Now, before I get all indignant (righteously so, no less), I'll be the first to admit that sometimes politicians say one thing and mean another (no, really). Sometimes, in search of a snappy soundbite, they can let slip their true colours - which of these was the case when Afriye insisted on ministers' rights to sack advisers on spec, 'even if only because they don't like them,' I'll leave up to the reader. To me personally it showed a streak of contempt for the scientific method and the role of advisers to government. For starters, how many high-level research scientists would accept a role similar to that David Nutt was ousted from, given that not only could their advice be rejected if it didn't suit the government of the day's political agenda, but that in continuing to do their day job of communicating scientifically established evidence they risk losing their position altogether? Some may say that Afriye made a political error in expressing such an opinion to an audience full of scientists, engineers and educators - some would say that holding such an opinion at all, wherever one expresses it, shows poor judgement; again, I'll leave the choice up to you.
Another point where clear blue water emerged between the three amigos was on the issue of so-called 'impact assessments.' No time to talk details here I'm afraid - suffice to say that the government has introduced a requirement that funding applications should demonstrate how they will be economically beneficial. So much for the blue-skies research whose benefit twenty years hence it's impossible to gauge today (which funnily enough was roughly Harris' take on things) - and would have been Afriye's position too, had he not suggested that the Tories would retain the impact assessment, albeit as an 'interesting exercise.' Ahem. What emerged from this segment of the debate was that Westminster by and large sees science as an extension of the productive economy, productive in the sense that it produces widgets/drugs/patents that can be commercialised. Whilst this remains an important element of research, we must not allow political leaders to treat science being there to provide the raw materials for business - which in a sense, with universities now under the auspices of Lord Mandleson, they already do - but rather as a worthwhile pursuit of knowledge which not only produces improvements in lifespan and quality of life, but can enhance our understanding of the world around us and dig deeper into the very foundations of life, the universe and everything.
Where the parties agreed to a great extend was on the issue of funding - that there will have to be some belt tightening was clear from all three. And yet I was left with the impression that whilst Westminster is clear on how much smaller the pot of money will be in years to come, they're less clear on how we can still be world leader in science and engineering despite what appear to be severe cuts in funding. All three Parliamentarians restated their enthusiasm for science being at the centre of a new knowledge-based economy, and yet in a way failed to convince this listener that as the next science minister they would secure the funding we need to continue to produce world-class research. Labour's talk of ringfences and the like is of no substance if what's inside the ringfence isn't known and can be raided at no notice to bail out banks or fund military follies - even less convincing was the Conservative story that what science needs is stable funding, even if that means it decreasing predictably. Tell that to the post-docs whose grants won't be renewed...

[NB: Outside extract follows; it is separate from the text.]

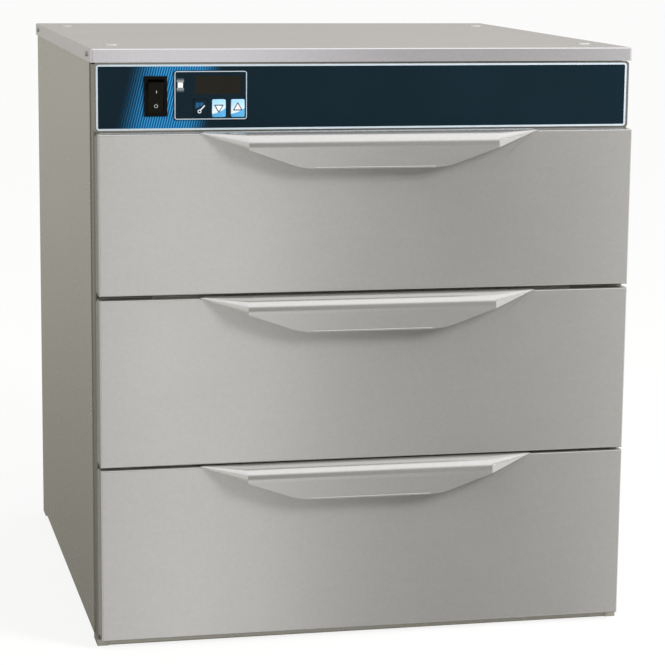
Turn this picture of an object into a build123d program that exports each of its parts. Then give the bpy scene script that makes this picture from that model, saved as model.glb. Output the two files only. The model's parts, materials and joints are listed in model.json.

But hey, I said end on a positive, and here it is. No matter how constrained the next administration is by economic failures and a lack of vision, there will always be a voice for the scientific community in Parliament. Adam Afriye's passion for scientific endeavour cannot be questioned, nor can the value that Lord Drayson undoubtedly puts on research as playing a major role in our country's future. And above all, there's Evan Harris, Phil Willis and the Science and Technology Committee, who will continue their excellent work in ascertaining the evidence basis for government policy. And as a real boost to scientists and their profession, Nick Clegg gave a rousing speech to the Royal Society yesterday (becoming the only party leader to accept the Society's invite to speak), outlining his vision for the future of science in the UK. Making all the right noises on libel reform, advice to government ministers and the place science has in our society, Clegg showed that science doesn't have to be made and election issue, it already is one.